Os varejistas e prestadores de serviços vão sentir bastante os efeitos da reforma tributária, e também o consumidor, que poderá se deparar com o aumento de preços, devido à necessidade de repasse da carga tributária. "As empresas do Simples terão que realizar análises bem criteriosas para decidir se migram para o regime regular ou permanecem no Simples", destaca Charles Gularte, vice-presidente executivo de serviços ao cliente da Contabilizei.

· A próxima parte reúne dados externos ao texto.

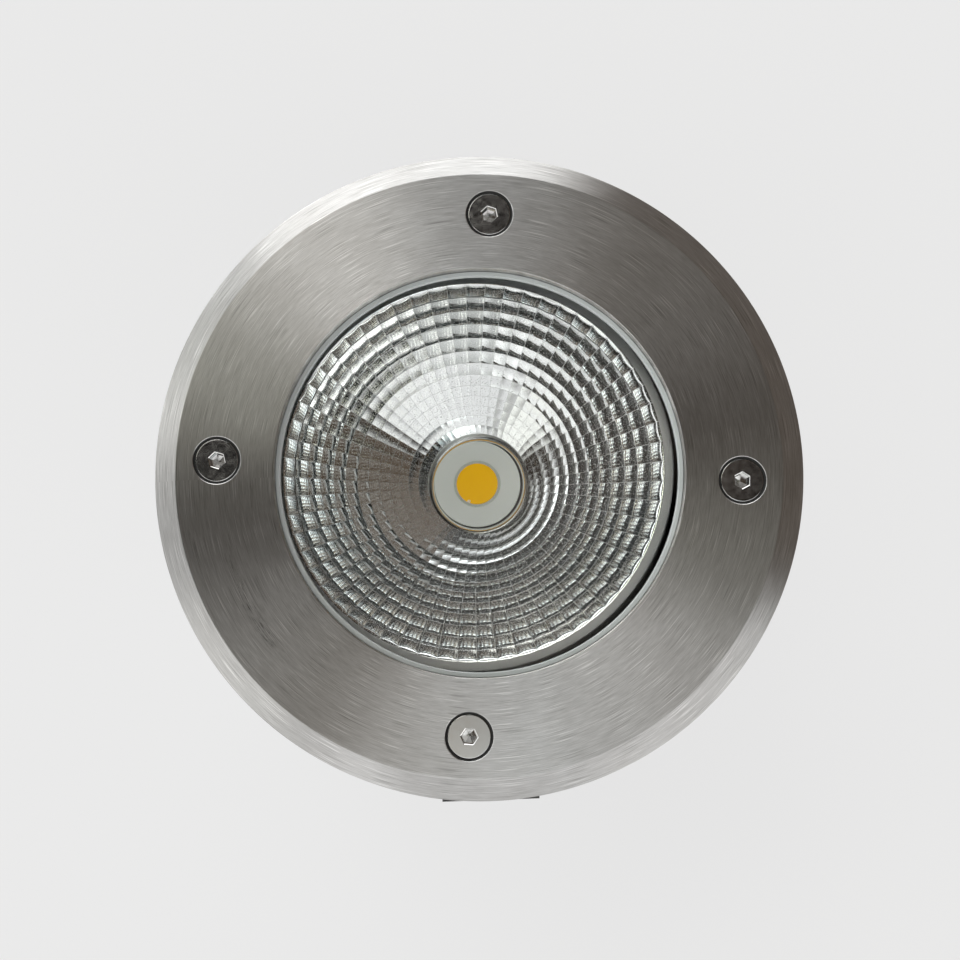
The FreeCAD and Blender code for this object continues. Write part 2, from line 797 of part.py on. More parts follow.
# ---------------------------------------------------------------- light source
def make_cob_holder():
    flange = cylinder(holder_flange_radius, sink_top, sink_top + holder_flange_thickness)
    collar_top = chip_top + holder_collar_height
    collar = cylinder(holder_collar_radius, sink_top, collar_top, -holder_off_centre, 0)
    bore = cylinder(holder_bore_radius, sink_top - cut_over, collar_top,
                    -holder_off_centre, 0)
    bright_cone = Part.makeCone(holder_bore_radius, holder_collar_radius - holder_collar_land,
                                holder_collar_height, Vec(-holder_off_centre, 0, chip_top))
    holes = [cylinder(m3_radius + 2 * thread_gap, sink_top - cut_over, cut_over,
                      0, side * holder_screw_circle_radius) for side in (-1, 1)]
    return flange.fuse(collar).cut([bore, bright_cone] + holes).removeSplitter()


def make_holder_screws():
    z = sink_top + holder_flange_thickness
    return Part.makeCompound([
        pan_head_screw(m3_radius, m3_length, m3_head_radius, m3_head_height, z,
                       0, side * holder_screw_circle_radius) for side in (-1, 1)])


def make_chip():
    return cylinder(chip_radius, sink_top, chip_top, -chip_off_centre, 0)


def make_phosphor():
    return cylinder(phosphor_radius, chip_top, chip_top + phosphor_height,
                    -chip_off_centre, 0)


def make_dam():
    return ring(phosphor_radius + dam_wall, phosphor_radius, chip_top, chip_top + dam_height,
                -chip_off_centre, 0)


def make_thermal_pad():
    return cylinder(chip_radius, sink_top - pad_thickness, sink_top, -chip_off_centre, 0)


# ---------------------------------------------------------------- heat sink and pivots
def make_heat_sink():
    base_under = sink_top - sink_base
    base = cylinder(sink_radius, base_under, sink_top)
    fin_space = cylinder(sink_fin_radius, base_under - sink_fin_height, sink_top)
    solids = [base]
    for index in range(sink_fin_count):
        offset = (index - (sink_fin_count - 1) / 2) * sink_fin_pitch
        fin = block(2 * sink_fin_radius, sink_fin_thickness, base_under - sink_fin_height,
                    sink_top - sink_base / 2, 0, offset)
        solids.append(fin.common(fin_space))
    for side in (-1, 1):
        middle = side * (lug_outer - lug_thickness / 2)
        solids.append(block(lug_width, lug_thickness, base_under, 0, 0, middle))
        start = lug_outer - lug_thickness if side > 0 else -lug_outer
        solids.append(Part.makeCylinder(lug_width / 2, lug_thickness, Vec(0, start, 0),
                                        Vec(0, 1, 0)))
    sink = joined(solids)
    cuts = [cylinder(chip_radius + thread_gap, sink_top - pad_thickness, 0,
                     -chip_off_centre, 0)]
    for side in (-1, 1):
        start = lug_outer - 2 * lug_thickness if side > 0 else -lug_outer - cut_over
        cuts.append(Part.makeCylinder(tilt_screw_radius + thread_gap,
                                      2 * lug_thickness + cut_over,
                                      Vec(0, start, 0), Vec(0, 1, 0)))
        cuts.append(cylinder(m3_radius + thread_gap, base_under - cut_over, 0,
                             0, side * holder_screw_circle_radius))
    return sink.cut(cuts).removeSplitter()


def tilt_screw():
    """Screw along +Y: its head lies on the yoke arm's outer face."""
    seat = yoke_arm_inner + yoke_thickness
    screw = pan_head_screw(tilt_screw_radius, tilt_screw_length, tilt_head_radius,
                           tilt_head_height, seat)
    screw.rotate(Vec(0, 0, 0), Vec(1, 0, 0), -90)
    return screw


def make_tilt_screws():
    return Part.makeCompound([tilt_screw(), spun(tilt_screw(), 180)])


def make_tilt_washers():
    washer = Part.makeCylinder(tilt_washer_radius, tilt_washer_thickness,
                               Vec(0, lug_outer, 0), Vec(0, 1, 0))
    bore = Part.makeCylinder(tilt_screw_radius + thread_gap,
                             tilt_washer_thickness + 2 * cut_over,
                             Vec(0, lug_outer - cut_over, 0), Vec(0, 1, 0))
    washer = washer.cut(bore)
    return Part.makeCompound([washer, spun(washer, 180)])


# ---------------------------------------------------------------- write the parts
os.makedirs("parts", exist_ok=True)

export("mounting_sleeve", make_sleeve())

lamp_parts = {
    "bezel": make_bezel,
    "bezel_screws": make_bezel_screws,
    "glass": make_glass,
    "glass_gasket": make_gasket,
    "lamp_housing": make_housing,
    "led_driver": make_driver,
    "driver_strap": make_driver_strap,
    "strap_screws": make_strap_screws,
    "terminal_block": make_terminal_block,
    "earth_screw": make_earth_screw,
    "gear_tray": make_tray,
    "tray_screws": make_tray_screws,
    "gland_body": make_gland_body,
    "gland_seal": make_gland_seal,
    "gland_nut": make_gland_nut,
}
for name, make in lamp_parts.items():
    export(name, in_lamp(make()))

yoke_parts = {
    "aiming_yoke": make_yoke,
    "pan_washer": make_pan_washer,
    "pan_screw": make_pan_screw,
}
for name, make in yoke_parts.items():
    export(name, in_yoke(make()))

optic_parts = {
    "reflector": make_reflector,
    "cob_holder": make_cob_holder,
    "holder_screws": make_holder_screws,
    "cob_base": make_chip,
    "phosphor": make_phosphor,
    "phosphor_dam": make_dam,
    "thermal_pad": make_thermal_pad,
    "heat_sink": make_heat_sink,
    "tilt_screws": make_tilt_screws,
    "tilt_washers": make_tilt_washers,
}
for name, make in optic_parts.items():
    export(name, in_optic(make()))
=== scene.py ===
# %% [markdown]
# # An in-ground well light
# This lesson dresses a well light: a brushed steel bezel with four countersunk screws, clear
# glass, and under it a faceted reflector that leans in its yoke. The construction comes in as
# a fixed frame of separate nodes. Where a node's shape is already right it only gets a
# finish, and where the eye looks closely a finer piece takes its place.

# %% Load the frame
import json
import math

import bmesh
import bpy
from mathutils import Matrix, Vector


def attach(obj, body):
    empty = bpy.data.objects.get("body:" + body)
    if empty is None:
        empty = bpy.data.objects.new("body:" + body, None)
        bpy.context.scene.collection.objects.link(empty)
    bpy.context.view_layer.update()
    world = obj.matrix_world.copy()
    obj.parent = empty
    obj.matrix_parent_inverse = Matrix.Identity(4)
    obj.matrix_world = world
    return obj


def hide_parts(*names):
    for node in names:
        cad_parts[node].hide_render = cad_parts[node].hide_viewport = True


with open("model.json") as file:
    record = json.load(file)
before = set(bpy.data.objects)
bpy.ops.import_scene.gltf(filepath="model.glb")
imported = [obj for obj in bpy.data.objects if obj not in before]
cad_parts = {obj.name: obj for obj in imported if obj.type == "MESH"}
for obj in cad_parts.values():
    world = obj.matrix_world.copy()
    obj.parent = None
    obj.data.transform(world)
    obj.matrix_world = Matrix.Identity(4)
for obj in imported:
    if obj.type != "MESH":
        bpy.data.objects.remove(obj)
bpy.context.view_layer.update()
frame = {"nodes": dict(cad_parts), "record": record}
nodes = frame["nodes"]
MM = 0.001

# %% [markdown]
# ## Camera
# The picture was taken from almost straight above with a long lens. Its place was worked out
# from the circles of the bezel, which look very slightly oval. A camera looks along its own
# minus Z, so a rotation matrix is built from three directions: right, up and back.

# %% Set the camera
FRAME_PX = 960
FOCAL_PX = 1417.7
SENSOR_MM = 36.0
CAMERA_AT = Vector((-1.76, -43.40, 548.0)) * MM
LOOK_AT = Vector((0.064, -2.734, 160.0)) * MM
IMAGE_UP = Vector((0.03525, 0.99938, 0.0))

camera_data = bpy.data.cameras.new("photo_camera")
camera_data.sensor_width = SENSOR_MM
camera_data.lens = SENSOR_MM * FOCAL_PX / FRAME_PX
camera_data.clip_start = 0.01
camera = bpy.data.objects.new("photo_camera", camera_data)
bpy.context.scene.collection.objects.link(camera)
back = (CAMERA_AT - LOOK_AT).normalized()
right = IMAGE_UP.cross(back).normalized()
up = back.cross(right)
turn = Matrix((right, up, back)).transposed().to_4x4()
camera.matrix_world = Matrix.Translation(CAMERA_AT) @ turn
bpy.context.scene.camera = camera
print("lens", round(camera_data.lens, 2), "mm")

# %% [markdown]
# ## Small tools for shaders
# The light and every finish are trees of shader nodes. One helper adds any node, fills its
# inputs and links them. The others add the kinds that return most often: a sum, a blend of
# two colours, a change of range, and noise.

# %% Make the shader tools


def wire(tree, kind, inputs=None, **settings):
    """Adds a node, sets its properties, and fills its inputs with values or links."""
    node = tree.nodes.new(kind)
    for key, value in settings.items():
        setattr(node, key, value)
    for key, value in (inputs or {}).items():
        if isinstance(value, bpy.types.NodeSocket):
            tree.links.new(value, node.inputs[key])
        else:
            node.inputs[key].default_value = value
    return node


def math_node(tree, operation, *values):
    return wire(tree, "ShaderNodeMath", dict(enumerate(values)), operation=operation).outputs[0]


def blend_colour(tree, factor, first, second, way="MIX"):
    # sockets 0, 6 and 7 of a Mix node are the factor and the two colours
    return wire(tree, "ShaderNodeMix", {0: factor, 6: first, 7: second}, data_type="RGBA",
                blend_type=way).outputs[2]


def remap(tree, value, low, high, to_low=0.0, to_high=1.0, curve="LINEAR"):
    """Maps the range low to high of a value onto another range, and holds it there."""
    return wire(tree, "ShaderNodeMapRange", {
        "Value": value, "From Min": low, "From Max": high, "To Min": to_low,
        "To Max": to_high}, interpolation_type=curve).outputs[0]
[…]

"É preciso avaliar, inclusive, esse efeito de mudança em quem está contratando ou comprando seus produtos. Essa decisão impacta diretamente o preço que eles vão ofertar, então será demandado um trabalho bem maior para as pequenas empresas nesse processo", emenda.
Atualmente, cerca de 75% dos produtos nas prateleiras dos supermercados, por exemplo, têm regras favorecidas e vão perder essa condição. Salvam-se os itens da cesta básica, que são uma minoria. No caso dos serviços, uma lista de profissionais, incluindo saúde e educação terão o benefício de um desconto nos impostos.

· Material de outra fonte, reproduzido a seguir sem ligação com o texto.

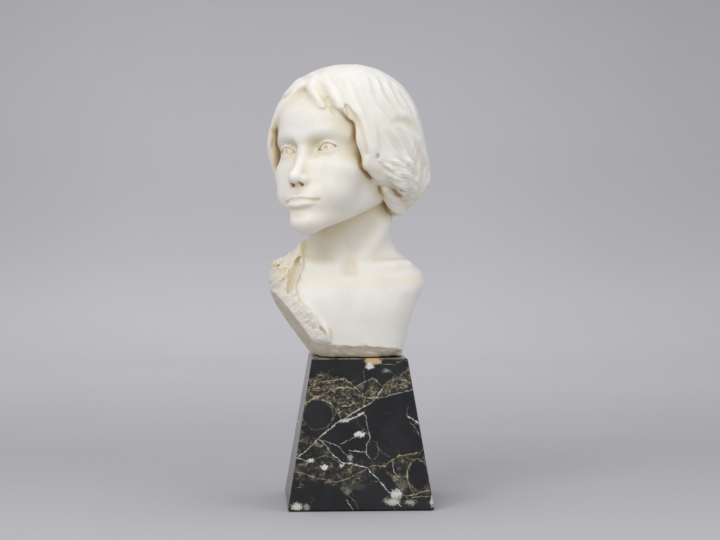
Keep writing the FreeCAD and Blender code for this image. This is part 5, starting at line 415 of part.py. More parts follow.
708,119,6600 699,225,6600 678,329,6600 644,428,6600 599,522,6600 542,609,6600 475,687,6600 399,755,6600 316,813,6600 226,860,6600 132,894,6600 34,916,6600 -65,925,6600 -164,922,6600 -262,906,6600 -357,878,6600 -447,839,6600 -531,789,6600 -609,729,6600 -679,659,6600 -740,582,6600 -791,498,6600 -832,407,6600 -862,312,6600 -881,213,6600 -888,111,6600 -876,10,6600 -847,-88,6600 -802,-180,6600 -743,-262,6600 -674,-334,6600 -598,-396,6600 -515,-448,6600 -429,-489,6600 -339,-521,6600 -247,-542,6600 -153,-555,6600 -59,-558,6600 37,-552,6600 132,-535,6600 227,-508,6600 320,-470,6600 409,-419,6600 492,-356,6600 566,-280,6600 628,-192,6600 674,-94,6600 702,10,6600
"""
BASE_Z = 151.0          # underside level the nets were drawn at
NET_HEIGHT = 298.0      # crown above the underside in the nets


def read_net(text, k, lift):
    rows = []
    for line in text.strip().splitlines():
        row = []
        for item in line.split():
            x, y, z = (int(n) / 20.0 for n in item.split(","))
            row.append(V(x * k, y * k, (z - BASE_Z) * k + lift))
        rows.append(row)
    return rows


def closed_surface(rows):
    """Cubic surface, periodic round the figure and clamped at both ends."""
    nv = len(rows)
    nu = len(rows[0])
    poles = [[rows[j][(i - 1) % nu] for j in range(nv)] for i in range(nu)]
    surface = Part.BSplineSurface()
    surface.buildFromPolesMultsKnots(
        poles,
        [1] * (nu + 1), [4] + [1] * (nv - 4) + [4],
        [float(i) for i in range(nu + 1)], [float(j) for j in range(nv - 2)],
        True, False, 3, 3)
    return surface


scale = dim("bust_height") / NET_HEIGHT
lift = dim("felt_thick") + dim("plinth_height") + dim("disc_thick")


def solid_of(faces):
    shell = Part.Shell(faces)
    if not shell.isClosed():
        sewn = Part.makeCompound(faces).copy()
        sewn.sewShape(1e-4)
        shell = sewn.Shells[0]
    solid = Part.Solid(shell)
    if solid.Volume < 0:
        solid.reverse()
    if not solid.isValid():
        solid.fix(1e-4, 1e-4, 1e-3)
    return solid


head_face = closed_surface(read_net(HEAD_NET, scale, lift)).toShape()
head_solid = solid_of([head_face])

torso_rows = read_net(TORSO_NET, scale, lift)
torso_surface = closed_surface(torso_rows)
torso_face = torso_surface.toShape()
caps = []
for level in (torso_rows[0][0].z, torso_rows[-1][0].z):
    rim_edges = [e for e in torso_face.Edges
                 if all(abs(e.valueAt(p).z - level) < 1e-3
                        for p in (e.FirstParameter, 0.5 * (e.FirstParameter + e.LastParameter), e.LastParameter))]
    caps.append(Part.Face(Part.Wire(rim_edges[:1])))
torso_solid = solid_of([torso_face] + caps)

block = torso_solid.fuse(head_solid)
socket = Part.makeCylinder(dim("socket_diameter") / 2.0, dim("socket_depth"), V(0, 0, lift))
block = block.cut(socket)
if len(block.Solids) != 1:
    raise RuntimeError("the carved block came out in %d pieces" % len(block.Solids))
bust = doc.addObject("Part::Feature", "bust")
bust.Label = "bust"
bust.Shape = block.Solids[0]
bust.Placement = FreeCAD.Placement()

doc.recompute()

# ------------------------------------------------------------------ checks and export
SUBPARTS = [bust, plinth, rod, grout, bedding, washer, nut, thin, felt]
for obj in doc.Objects:
    bad = [s for s in obj.State if s in ("Invalid", "Error")]
    if bad:
        raise RuntimeError("%s is %s" % (obj.Name, bad))
for part in SUBPARTS:
    shape = part.Shape
    if shape.isNull() or not shape.isValid() or len(shape.Solids) != 1:
        raise RuntimeError("%s has no single valid solid" % part.Label)
    print(part.Label, "volume %.1f" % shape.Volume, "box", shape.BoundBox)
for part in SUBPARTS:
    part.Shape.exportStep(os.path.join("parts", part.Label + ".step"))
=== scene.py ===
import bpy
import math
import numpy as np
from concurrent.futures import ThreadPoolExecutor
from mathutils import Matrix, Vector


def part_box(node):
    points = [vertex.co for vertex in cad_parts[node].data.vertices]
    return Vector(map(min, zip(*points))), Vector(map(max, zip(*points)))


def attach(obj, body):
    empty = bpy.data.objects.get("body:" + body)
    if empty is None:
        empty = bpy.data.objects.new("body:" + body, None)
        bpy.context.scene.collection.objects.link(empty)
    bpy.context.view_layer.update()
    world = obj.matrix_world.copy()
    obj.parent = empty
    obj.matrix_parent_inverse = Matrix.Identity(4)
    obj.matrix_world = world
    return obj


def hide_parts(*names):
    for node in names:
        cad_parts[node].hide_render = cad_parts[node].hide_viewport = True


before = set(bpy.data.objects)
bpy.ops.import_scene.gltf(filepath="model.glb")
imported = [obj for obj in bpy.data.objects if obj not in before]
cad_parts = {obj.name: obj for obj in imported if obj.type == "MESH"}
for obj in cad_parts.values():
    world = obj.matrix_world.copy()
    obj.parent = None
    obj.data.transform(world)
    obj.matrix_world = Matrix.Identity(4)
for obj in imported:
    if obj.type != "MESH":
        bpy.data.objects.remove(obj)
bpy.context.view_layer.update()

# The bust is one carved block, built as a solid field in millimetres and skinned as a mesh.

# ---------------------------------------------------------------- field helpers
def smin(a, b, k):
    h = np.maximum(k - np.abs(a - b), 0.0) / k
    return np.minimum(a, b) - h * h * k * 0.25

def smax(a, b, k):
    return -smin(-a, -b, k)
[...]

As regras da reforma tributária serão aplicadas de forma escalonada nos próximos anos, e todos os seus efeitos serão sentidos ao longo do tempo. A proposta prevê regras de transição até 2033, quando o novo modelo entrará plenamente em vigor. Ou seja, as mudanças não serão imediatas.
O texto seguiu para a análise do Senado, que poderá fazer alterações nas regras definidas até o momento. Caso haja mudanças, a proposta volta para a Câmara dos Deputados. Uma segunda parte da regulamentação, que ainda aguarda análise, prevê a retomada do imposto sobre herança em planos de previdência privada, como o Plano Gerador de Benefício Livre (PGBL) e Vida Gerador de Benefícios Livres (VGBL).
Essa etapa trata apenas dos tributos sobre o consumo. A expectativa é de que no próximo ano sejam iniciadas as discussões da reforma do Imposto de Renda, com mudanças como a taxação de dividendos (parcela de lucros das empresas distribuída a acionistas).